During the laboratory sessions there will be work on software simulation, building antenna prototypes, measuring these prototypes, and building simple communication links with them.

During the laboratory sessions the teacher will pose questions to the students. Active participation by the students is expected, and will be evaluated. Attendance is not only expected, but required, and more than two unjustified missed laboratory session will entail failing the course, even in July, and having to take it all over again the following year.

**Invited speakers and visits**

During the course one or two speakers, chosen among prominent professionals in the field, will be invited to give a presentation to the class. Attendance and active participation by the students are mandatory, and will be evaluated.
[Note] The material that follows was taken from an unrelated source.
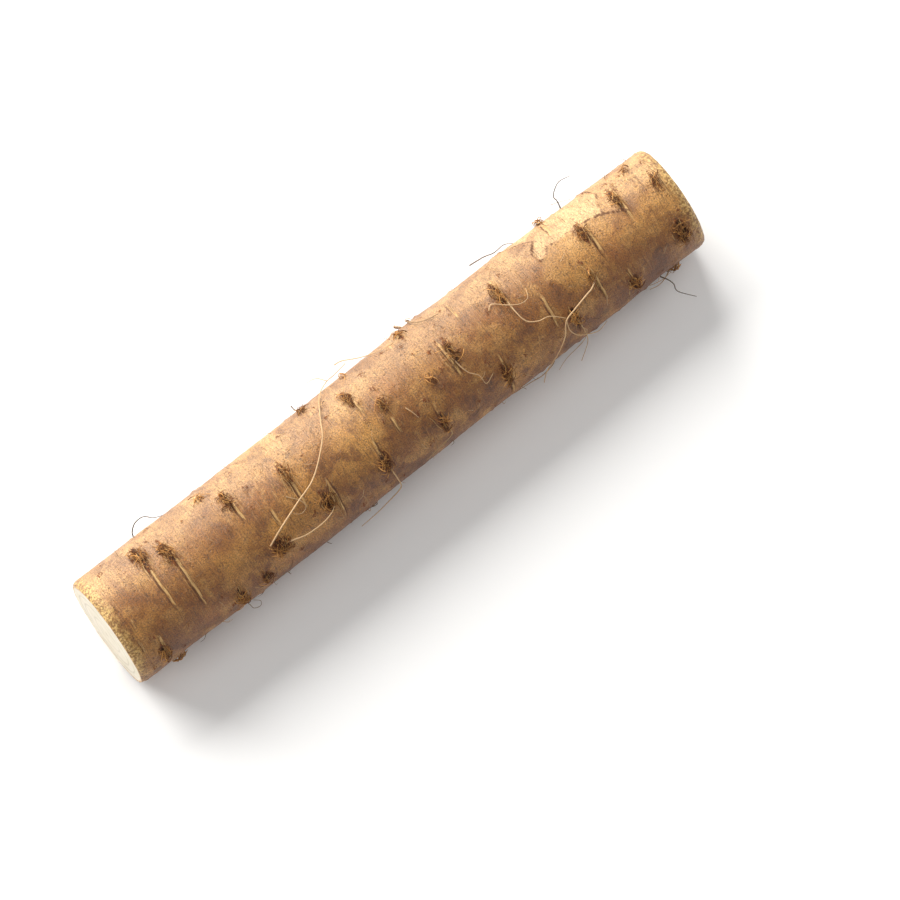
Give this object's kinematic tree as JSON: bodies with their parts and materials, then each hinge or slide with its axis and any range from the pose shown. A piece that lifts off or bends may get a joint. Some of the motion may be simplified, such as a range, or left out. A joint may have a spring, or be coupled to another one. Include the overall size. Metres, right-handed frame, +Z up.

Additionally, one visit may be organized to a company or site relevant for the course. Given that a maximum number of visitors is usually imposed, only those student with a higher grade will be allowed to participate. Attendance to this visit will be optional, and it will not be evaluated.

**Office hours**

The teachers will publish the office hours during which the students will be able to resolve questions or difficulties encountered during the course.

The following textbook will be considered the basic bibliographic reference for the course, from which readings will be recommended for each of the classroom sessions:

- Balanis, C., “Antenna theory: analysis and design”, John Wiley & Sons, Inc., 2005.

An additional textbook, with very similar content, that can be used as a back-up is the following:

- Cardama, A. et al., “Antenas”, Edicions UPC, 2002.